Determine how many lines hold "before" and give only that number.

[Start of Source excerpt]

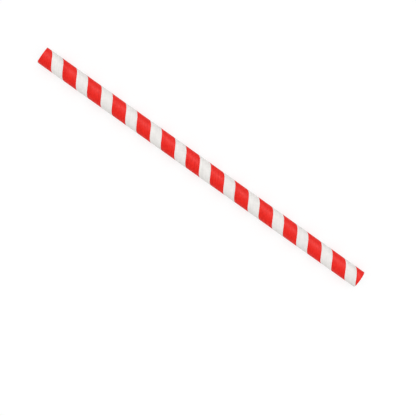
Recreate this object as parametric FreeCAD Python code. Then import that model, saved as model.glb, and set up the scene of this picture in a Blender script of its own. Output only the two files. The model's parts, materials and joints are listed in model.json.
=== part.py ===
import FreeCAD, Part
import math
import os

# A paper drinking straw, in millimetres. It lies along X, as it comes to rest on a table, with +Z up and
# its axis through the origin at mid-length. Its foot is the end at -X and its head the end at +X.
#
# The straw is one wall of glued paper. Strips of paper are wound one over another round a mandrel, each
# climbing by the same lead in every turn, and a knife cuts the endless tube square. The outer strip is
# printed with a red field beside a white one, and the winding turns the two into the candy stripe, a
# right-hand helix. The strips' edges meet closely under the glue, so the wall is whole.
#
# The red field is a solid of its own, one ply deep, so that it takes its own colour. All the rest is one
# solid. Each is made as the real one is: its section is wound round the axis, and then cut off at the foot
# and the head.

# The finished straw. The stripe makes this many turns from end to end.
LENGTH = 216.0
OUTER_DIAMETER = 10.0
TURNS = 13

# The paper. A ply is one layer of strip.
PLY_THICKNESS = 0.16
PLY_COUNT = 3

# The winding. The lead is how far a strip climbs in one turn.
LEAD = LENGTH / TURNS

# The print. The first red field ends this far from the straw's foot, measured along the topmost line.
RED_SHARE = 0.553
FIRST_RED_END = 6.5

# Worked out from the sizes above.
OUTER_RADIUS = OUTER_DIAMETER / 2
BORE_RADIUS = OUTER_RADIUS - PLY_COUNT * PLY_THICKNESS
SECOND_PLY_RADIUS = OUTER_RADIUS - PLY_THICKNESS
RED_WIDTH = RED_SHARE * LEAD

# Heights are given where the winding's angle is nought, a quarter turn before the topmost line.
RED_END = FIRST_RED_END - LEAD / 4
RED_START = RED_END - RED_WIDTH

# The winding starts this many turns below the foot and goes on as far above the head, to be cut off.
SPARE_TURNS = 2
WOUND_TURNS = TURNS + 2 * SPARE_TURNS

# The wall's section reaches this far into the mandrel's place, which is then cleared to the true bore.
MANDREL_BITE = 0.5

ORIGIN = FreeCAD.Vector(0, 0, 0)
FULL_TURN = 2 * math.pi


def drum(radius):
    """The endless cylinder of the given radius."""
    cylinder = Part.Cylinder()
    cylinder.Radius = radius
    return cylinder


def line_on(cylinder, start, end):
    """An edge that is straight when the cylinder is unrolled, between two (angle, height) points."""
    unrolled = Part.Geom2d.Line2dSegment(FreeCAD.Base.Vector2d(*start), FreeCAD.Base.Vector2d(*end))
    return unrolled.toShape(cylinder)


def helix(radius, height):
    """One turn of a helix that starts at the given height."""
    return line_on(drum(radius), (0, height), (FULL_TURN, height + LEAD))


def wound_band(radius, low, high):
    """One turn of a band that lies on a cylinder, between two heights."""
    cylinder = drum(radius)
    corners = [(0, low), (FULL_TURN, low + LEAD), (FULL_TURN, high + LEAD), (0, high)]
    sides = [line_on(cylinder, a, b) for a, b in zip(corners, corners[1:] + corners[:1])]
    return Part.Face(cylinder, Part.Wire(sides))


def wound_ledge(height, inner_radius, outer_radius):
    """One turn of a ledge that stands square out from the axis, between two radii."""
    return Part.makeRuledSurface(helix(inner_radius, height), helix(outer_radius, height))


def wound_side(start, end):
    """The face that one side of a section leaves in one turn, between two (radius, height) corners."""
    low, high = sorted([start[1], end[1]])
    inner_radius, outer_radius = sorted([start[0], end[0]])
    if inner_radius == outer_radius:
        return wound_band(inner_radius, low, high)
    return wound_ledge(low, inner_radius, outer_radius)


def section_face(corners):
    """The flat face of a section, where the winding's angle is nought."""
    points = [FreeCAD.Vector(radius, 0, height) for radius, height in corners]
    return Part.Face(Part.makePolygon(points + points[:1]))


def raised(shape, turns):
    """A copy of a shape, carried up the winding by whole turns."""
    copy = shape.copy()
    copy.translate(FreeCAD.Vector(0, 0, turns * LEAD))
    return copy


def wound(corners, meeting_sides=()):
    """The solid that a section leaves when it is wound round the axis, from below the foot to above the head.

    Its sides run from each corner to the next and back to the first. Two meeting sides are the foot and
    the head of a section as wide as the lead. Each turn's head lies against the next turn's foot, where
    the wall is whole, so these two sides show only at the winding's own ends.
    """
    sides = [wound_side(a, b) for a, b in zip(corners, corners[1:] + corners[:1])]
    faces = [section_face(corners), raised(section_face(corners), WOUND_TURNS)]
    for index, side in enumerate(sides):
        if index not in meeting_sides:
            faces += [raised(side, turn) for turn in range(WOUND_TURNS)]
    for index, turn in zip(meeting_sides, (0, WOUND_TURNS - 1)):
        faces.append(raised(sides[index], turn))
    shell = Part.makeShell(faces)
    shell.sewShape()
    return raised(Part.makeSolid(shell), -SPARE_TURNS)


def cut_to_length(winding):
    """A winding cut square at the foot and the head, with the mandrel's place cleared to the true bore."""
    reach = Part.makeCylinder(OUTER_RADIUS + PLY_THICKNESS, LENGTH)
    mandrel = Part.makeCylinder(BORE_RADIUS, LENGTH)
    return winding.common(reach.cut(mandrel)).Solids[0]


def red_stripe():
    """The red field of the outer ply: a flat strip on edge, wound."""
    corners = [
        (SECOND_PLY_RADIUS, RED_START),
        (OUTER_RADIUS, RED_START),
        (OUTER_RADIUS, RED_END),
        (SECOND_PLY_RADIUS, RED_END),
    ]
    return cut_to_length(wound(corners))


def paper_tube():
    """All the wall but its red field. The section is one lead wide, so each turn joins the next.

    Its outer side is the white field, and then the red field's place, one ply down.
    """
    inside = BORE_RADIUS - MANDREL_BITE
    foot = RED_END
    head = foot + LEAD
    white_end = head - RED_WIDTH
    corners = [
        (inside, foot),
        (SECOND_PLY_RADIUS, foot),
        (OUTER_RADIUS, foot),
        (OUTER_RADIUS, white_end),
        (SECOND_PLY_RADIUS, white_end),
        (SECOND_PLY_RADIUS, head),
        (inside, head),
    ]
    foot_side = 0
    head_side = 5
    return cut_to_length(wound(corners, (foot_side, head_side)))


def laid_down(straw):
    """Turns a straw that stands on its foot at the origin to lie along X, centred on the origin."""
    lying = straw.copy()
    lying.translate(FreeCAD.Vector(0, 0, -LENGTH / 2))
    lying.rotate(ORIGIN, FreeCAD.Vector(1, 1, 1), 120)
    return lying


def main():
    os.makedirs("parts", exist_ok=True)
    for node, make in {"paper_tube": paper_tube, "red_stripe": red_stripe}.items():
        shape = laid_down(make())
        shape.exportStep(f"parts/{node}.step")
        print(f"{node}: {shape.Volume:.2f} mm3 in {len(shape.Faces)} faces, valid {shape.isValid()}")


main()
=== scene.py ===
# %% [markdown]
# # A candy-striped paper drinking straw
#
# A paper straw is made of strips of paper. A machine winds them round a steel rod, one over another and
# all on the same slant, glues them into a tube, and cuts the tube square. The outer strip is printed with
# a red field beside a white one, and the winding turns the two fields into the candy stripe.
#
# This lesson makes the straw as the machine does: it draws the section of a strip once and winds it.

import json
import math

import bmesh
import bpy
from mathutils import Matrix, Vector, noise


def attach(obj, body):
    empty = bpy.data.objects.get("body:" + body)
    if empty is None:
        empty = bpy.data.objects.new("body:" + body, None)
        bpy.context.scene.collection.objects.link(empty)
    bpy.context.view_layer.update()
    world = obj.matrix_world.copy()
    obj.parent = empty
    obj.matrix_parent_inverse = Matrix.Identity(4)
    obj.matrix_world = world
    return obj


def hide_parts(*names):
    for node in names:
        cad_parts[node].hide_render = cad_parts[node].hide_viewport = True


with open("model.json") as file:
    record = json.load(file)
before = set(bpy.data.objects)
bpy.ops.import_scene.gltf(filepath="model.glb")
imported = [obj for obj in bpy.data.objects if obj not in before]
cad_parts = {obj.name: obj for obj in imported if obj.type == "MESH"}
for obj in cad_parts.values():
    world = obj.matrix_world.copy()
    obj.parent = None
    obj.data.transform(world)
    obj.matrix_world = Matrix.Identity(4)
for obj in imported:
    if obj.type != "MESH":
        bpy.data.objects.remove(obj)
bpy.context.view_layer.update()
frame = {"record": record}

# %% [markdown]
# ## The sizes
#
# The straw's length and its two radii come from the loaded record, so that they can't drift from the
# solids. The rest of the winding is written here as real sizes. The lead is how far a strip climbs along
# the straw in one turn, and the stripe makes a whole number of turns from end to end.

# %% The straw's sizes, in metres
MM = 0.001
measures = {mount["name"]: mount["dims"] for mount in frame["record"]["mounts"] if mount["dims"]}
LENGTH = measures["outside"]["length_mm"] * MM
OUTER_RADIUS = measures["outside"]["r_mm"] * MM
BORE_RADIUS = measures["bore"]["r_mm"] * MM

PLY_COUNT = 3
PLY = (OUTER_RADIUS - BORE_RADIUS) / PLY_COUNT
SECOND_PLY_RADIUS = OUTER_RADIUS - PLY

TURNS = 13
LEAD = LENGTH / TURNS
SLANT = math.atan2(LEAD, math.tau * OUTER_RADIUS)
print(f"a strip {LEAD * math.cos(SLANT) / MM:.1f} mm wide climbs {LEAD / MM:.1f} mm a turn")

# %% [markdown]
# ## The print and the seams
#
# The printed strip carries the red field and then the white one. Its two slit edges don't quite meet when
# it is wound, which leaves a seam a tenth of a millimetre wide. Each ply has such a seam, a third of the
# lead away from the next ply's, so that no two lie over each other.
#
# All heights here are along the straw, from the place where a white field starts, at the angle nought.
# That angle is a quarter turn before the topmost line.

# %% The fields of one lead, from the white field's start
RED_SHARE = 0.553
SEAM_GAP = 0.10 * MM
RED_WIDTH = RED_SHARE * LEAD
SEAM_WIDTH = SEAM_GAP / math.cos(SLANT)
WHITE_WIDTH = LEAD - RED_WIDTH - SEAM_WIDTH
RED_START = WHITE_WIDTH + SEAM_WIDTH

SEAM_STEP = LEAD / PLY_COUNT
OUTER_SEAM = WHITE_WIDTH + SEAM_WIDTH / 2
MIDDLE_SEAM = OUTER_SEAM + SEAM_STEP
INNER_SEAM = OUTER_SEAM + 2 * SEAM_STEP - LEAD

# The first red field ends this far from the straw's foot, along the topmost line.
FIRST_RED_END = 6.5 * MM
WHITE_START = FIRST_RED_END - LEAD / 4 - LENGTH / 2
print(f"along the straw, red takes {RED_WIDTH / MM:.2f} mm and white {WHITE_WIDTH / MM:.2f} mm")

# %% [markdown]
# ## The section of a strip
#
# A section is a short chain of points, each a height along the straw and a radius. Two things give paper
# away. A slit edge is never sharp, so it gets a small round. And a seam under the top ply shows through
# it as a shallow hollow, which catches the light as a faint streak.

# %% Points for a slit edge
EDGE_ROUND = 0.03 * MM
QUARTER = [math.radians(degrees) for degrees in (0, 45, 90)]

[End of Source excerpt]

[Response to the exercise]:
4